- _Task statement_: Every line holding the string "scene" should be gathered.

-- -- --

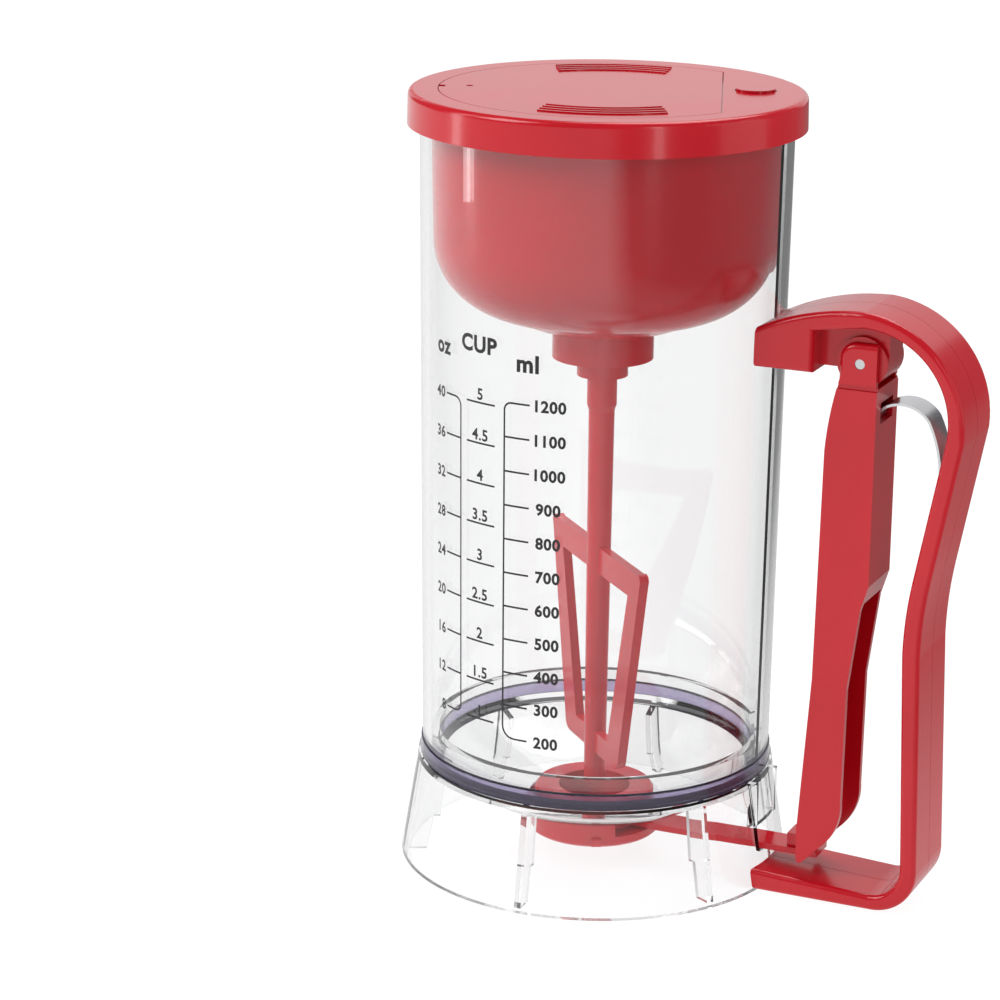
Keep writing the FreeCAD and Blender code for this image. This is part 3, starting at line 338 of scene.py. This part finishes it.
def corners(name, bends):
    """One print of quarter rings, each given as centre angle, centre height, radius and first angle."""
    bm = bmesh.new()
    steps = 12
    for turn, level, radius, first in bends:
        ring = []
        for i in range(steps + 1):
            a = math.radians(first + 90 * i / steps)
            for r in (radius + half, radius - half):
                across = math.degrees(r * math.cos(a) / print_radius)
                ring.append(bm.verts.new((turn + across, level + r * math.sin(a), 0)))
        for i in range(steps):
            bm.faces.new((ring[2 * i], ring[2 * i + 2], ring[2 * i + 3], ring[2 * i + 1]))
    mesh = bpy.data.meshes.new(name)
    bm.to_mesh(mesh)
    bm.free()
    return wrapped(name, mesh)


def words(name, labels, weight):
    """One print of short texts, each given as text, angle, base height, letter height and alignment."""
    bm = bmesh.new()
    for text, angle, level, height, align in labels:
        curve = bpy.data.curves.new(name, "FONT")
        curve.body = text
        curve.size = 1.0
        curve.offset = weight
        curve.align_x = align
        curve.resolution_u = 3
        curve.space_character = 1.08
        holder = bpy.data.objects.new(name, curve)
        bpy.context.scene.collection.objects.link(holder)
        bpy.context.view_layer.update()
        flat = holder.to_mesh()
        piece = bmesh.new()
        piece.from_mesh(flat)
        for vert in piece.verts:
            x, y = vert.co.x * height / 0.7, vert.co.y * height / 0.7
            vert.co = Vector((angle + math.degrees(x / print_radius), level + y, 0))
        shifted = bpy.data.meshes.new("shifted")
        piece.to_mesh(shifted)
        piece.free()
        bm.from_mesh(shifted)
        bpy.data.meshes.remove(shifted)
        holder.to_mesh_clear()
        bpy.data.objects.remove(holder)
        bpy.data.curves.remove(curve)
    mesh = bpy.data.meshes.new(name)
    bm.to_mesh(mesh)
    bm.free()
    return wrapped(name, mesh)


# Millilitre scale: an upright line with a tick for every hundred and numbers to its right.
# The top and bottom ticks turn into the line through round corners.
ml_level = [scale_level(200 + 100 * i) for i in range(11)]
strips = [(-98.5, -97.9, 0.0590, ml_level[10] - 0.0024)]
strips += [(-98.2, -89.6, z - half, z + half) for z in ml_level[1:10]]
strips += [(-94.2, -89.6, ml_level[0] - half, ml_level[0] + half)]
strips += [(-95.8, -89.6, ml_level[10] - half, ml_level[10] + half)]
bars("millilitre_ticks", strips)
corners("millilitre_corners", [(-94.1, 0.0590, 0.0041, 180), (-95.8, ml_level[10] - 0.0024, 0.0024, 90)])
words("millilitre_numbers", [(str(200 + 100 * i), -83.4, z - 0.0017, 0.0035, "CENTER")
                             for i, z in enumerate(ml_level)], 0.036)
words("millilitre_heading", [("ml", -90.4, 0.1728, 0.0052, "CENTER")], 0.036)

# Ounce scale: an upright line with ticks and numbers to its left.
# Eight ounces stand level with one cup.
oz_values = list(range(8, 41, 4))
oz_level = [scale_level(n * 29.5735) for n in oz_values]
bars("ounce_ticks", [(-116.3, -115.7, oz_level[0] + 0.0028, oz_level[-1] - 0.0028)]
     + [(-123.4, -116.0, z - half, z + half) for z in oz_level[1:-1]]
     + [(-123.4, -118.8, z - half, z + half) for z in (oz_level[0], oz_level[-1])])
corners("ounce_corners", [(-118.8, oz_level[0] + 0.0028, 0.0028, 270),
                          (-118.8, oz_level[-1] - 0.0028, 0.0028, 0)])
words("ounce_numbers", [(str(n), -124.4, z - 0.0017, 0.0034, "RIGHT")
                        for n, z in zip(oz_values, oz_level)], 0.026)
words("ounce_heading", [("oz", -125.2, 0.1731, 0.0052, "CENTER")], 0.034)

# Cup scale between the two lines: a short underline below each number.
# The marks go up by halves from one to five.
cup_values = [1 + 0.5 * i for i in range(9)]
cup_level = [scale_level(n * 236.588) for n in cup_values]
bars("cup_underlines", [(-113.2, -101.7, z - half, z + half) for z in cup_level])
words("cup_numbers", [("%g" % n, -107.5, z + 0.0010, 0.0035, "CENTER")
                      for n, z in zip(cup_values, cup_level)], 0.024)
words("cup_heading", [("CUP", -108.4, 0.1765, 0.0050, "CENTER")], 0.036)

# Plain pale floor under the part.
# It glows just enough to melt into the white surround. Its glow in reflections is a painted pool of light,
# bright on the left and dimmer on the right, painted as from a studio light on one side.
bm = bmesh.new()
bmesh.ops.create_grid(bm, x_segments=2, y_segments=2, size=3.0)
floor_mesh = bpy.data.meshes.new("floor")
bm.to_mesh(floor_mesh)
bm.free()
floor = bpy.data.objects.new("floor", floor_mesh)
bpy.context.scene.collection.objects.link(floor)
pale = bpy.data.materials.new("Pale floor")
pale.use_nodes = True
tree = pale.node_tree
bsdf = tree.nodes["Principled BSDF"]
coord = tree.nodes.new("ShaderNodeTexCoord")
tone = tree.nodes.new("ShaderNodeTexNoise")
tone.inputs["Scale"].default_value = 3.0
tree.links.new(coord.outputs["Object"], tone.inputs["Vector"])
shade = tree.nodes.new("ShaderNodeValToRGB")
shade.color_ramp.elements[0].color = (0.11, 0.11, 0.11, 1)
shade.color_ramp.elements[1].color = (0.13, 0.13, 0.13, 1)
tree.links.new(tone.outputs["Fac"], shade.inputs["Fac"])
tree.links.new(shade.outputs["Color"], bsdf.inputs["Base Color"])
bsdf.inputs["Roughness"].default_value = 0.9
bsdf.inputs["Emission Color"].default_value = (1, 1, 1, 1)
path = tree.nodes.new("ShaderNodeLightPath")
across = tree.nodes.new("ShaderNodeVectorMath")
across.operation = "DOT_PRODUCT"
across.inputs[1].default_value = (0.924, 0.383, 0)
tree.links.new(coord.outputs["Object"], across.inputs[0])
# Painted light: the glow that reflections see falls from bright on the left to dim on the right.
painted_light_falloff = tree.nodes.new("ShaderNodeMapRange")
painted_light_falloff.inputs["From Min"].default_value = 0.02
painted_light_falloff.inputs["From Max"].default_value = 0.28
painted_light_falloff.inputs["To Min"].default_value = 0.85
painted_light_falloff.inputs["To Max"].default_value = 0.10
tree.links.new(across.outputs["Value"], painted_light_falloff.inputs["Value"])
glow = tree.nodes.new("ShaderNodeMapRange")
glow.inputs["To Min"].default_value = 0.94
tree.links.new(path.outputs["Glossy Depth"], glow.inputs["Value"])
tree.links.new(painted_light_falloff.outputs["Result"], glow.inputs["To Max"])
tree.links.new(glow.outputs["Result"], bsdf.inputs["Emission Strength"])
floor_mesh.materials.append(pale)

# White surround: pure white to the camera and through the clear plastic.
# A softer grey lights the part, and its reflections see a darker studio.
world = bpy.data.worlds.new("Surround")
bpy.context.scene.world = world
world.use_nodes = True
tree = world.node_tree
tree.nodes.clear()
path = tree.nodes.new("ShaderNodeLightPath")
seen = tree.nodes.new("ShaderNodeMath")
seen.operation = "MAXIMUM"
tree.links.new(path.outputs["Is Camera Ray"], seen.inputs[0])
tree.links.new(path.outputs["Is Transmission Ray"], seen.inputs[1])
bounced = tree.nodes.new("ShaderNodeMath")
bounced.operation = "ADD"
tree.links.new(path.outputs["Glossy Depth"], bounced.inputs[0])
tree.links.new(path.outputs["Diffuse Depth"], bounced.inputs[1])
straight = tree.nodes.new("ShaderNodeMath")
straight.operation = "LESS_THAN"
straight.inputs[1].default_value = 0.5
tree.links.new(bounced.outputs["Value"], straight.inputs[0])
open_view = tree.nodes.new("ShaderNodeMath")
open_view.operation = "MULTIPLY"
tree.links.new(seen.outputs["Value"], open_view.inputs[0])
tree.links.new(straight.outputs["Value"], open_view.inputs[1])
soft = tree.nodes.new("ShaderNodeBackground")
soft.inputs["Color"].default_value = (0.92, 0.94, 1.0, 1)
dim = tree.nodes.new("ShaderNodeMapRange")
dim.inputs["To Min"].default_value = 0.55
dim.inputs["To Max"].default_value = 0.15
tree.links.new(path.outputs["Glossy Depth"], dim.inputs["Value"])
tree.links.new(dim.outputs["Result"], soft.inputs["Strength"])
white = tree.nodes.new("ShaderNodeBackground")
white.inputs["Color"].default_value = (1, 1, 1, 1)
white.inputs["Strength"].default_value = 1.0
mix = tree.nodes.new("ShaderNodeMixShader")
out = tree.nodes.new("ShaderNodeOutputWorld")
tree.links.new(open_view.outputs["Value"], mix.inputs["Fac"])
tree.links.new(soft.outputs["Background"], mix.inputs[1])
tree.links.new(white.outputs["Background"], mix.inputs[2])
tree.links.new(mix.outputs["Shader"], out.inputs["Surface"])

# Studio lights: a broad one high on the left, tall strips at both sides, one overhead and
# two large dim panels behind. The panels give the lid's top and the handle's back their sheen.
for name, spot, width, height, power in (
        ("key_light", (-0.75, -0.75, 1.05), 0.6, 0.8, 8.0),
        ("left_strip", (-0.95, -0.35, 0.35), 0.12, 1.2, 1.8),
        ("right_strip", (1.05, -0.85, 0.45), 0.14, 1.2, 2.0),
        ("top_light", (0.1, 0.6, 1.3), 0.9, 0.8, 8.0),
        ("back_panel", (-0.45, 1.35, 0.55), 2.0, 0.9, 3.6),
        ("right_panel", (1.30, 0.35, 0.40), 0.9, 1.0, 2.0)):
    lamp = bpy.data.lights.new(name, "AREA")
    lamp.shape = "RECTANGLE"
    lamp.size = width
    lamp.size_y = height
    lamp.energy = power
    light = bpy.data.objects.new(name, lamp)
    bpy.context.scene.collection.objects.link(light)
    light.location = spot
    aim = Vector((0.02, 0, 0.12)) - Vector(spot)
    light.rotation_euler = aim.to_track_quat("-Z", "Y").to_euler()
    light.visible_camera = False

# Camera where the photograph was taken from: a long lens a metre away, looking a little down.
# The part's handle points to the right and slightly towards the camera.
lens = bpy.data.cameras.new("camera")
lens.sensor_width = 36.0
lens.lens = 118.53
camera = bpy.data.objects.new("camera", lens)
bpy.context.scene.collection.objects.link(camera)
yaw, pitch, roll, turn = -0.0316, 0.2852, 0.011, math.radians(22.5)
ahead = Vector((math.sin(yaw) * math.cos(pitch), math.cos(yaw) * math.cos(pitch), -math.sin(pitch)))
side = Vector((math.cos(yaw), -math.sin(yaw), 0))
over = side.cross(ahead)
right = math.cos(roll) * side + math.sin(roll) * over
above = -math.sin(roll) * side + math.cos(roll) * over
swing = Matrix(((math.cos(turn), -math.sin(turn), 0), (math.sin(turn), math.cos(turn), 0), (0, 0, 1)))
right, above, ahead = swing @ right, swing @ above, swing @ ahead
pose = Matrix((right, above, -ahead)).transposed().to_4x4()
pose.translation = Vector((0.38605, -0.93202, 0.41323))
camera.matrix_world = pose
bpy.context.scene.camera = camera

bpy.context.scene.view_settings.view_transform = "Standard"

bpy.context.view_layer.update()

-- -- --

- _The output_:
Keep writing the FreeCAD and Blender code for this image. This is part 3, starting at line 338 of scene.py. This part finishes it.
        bpy.context.scene.collection.objects.link(holder)
bpy.context.scene.collection.objects.link(floor)
bpy.context.scene.world = world
    bpy.context.scene.collection.objects.link(light)
bpy.context.scene.collection.objects.link(camera)
bpy.context.scene.camera = camera
bpy.context.scene.view_settings.view_transform = "Standard"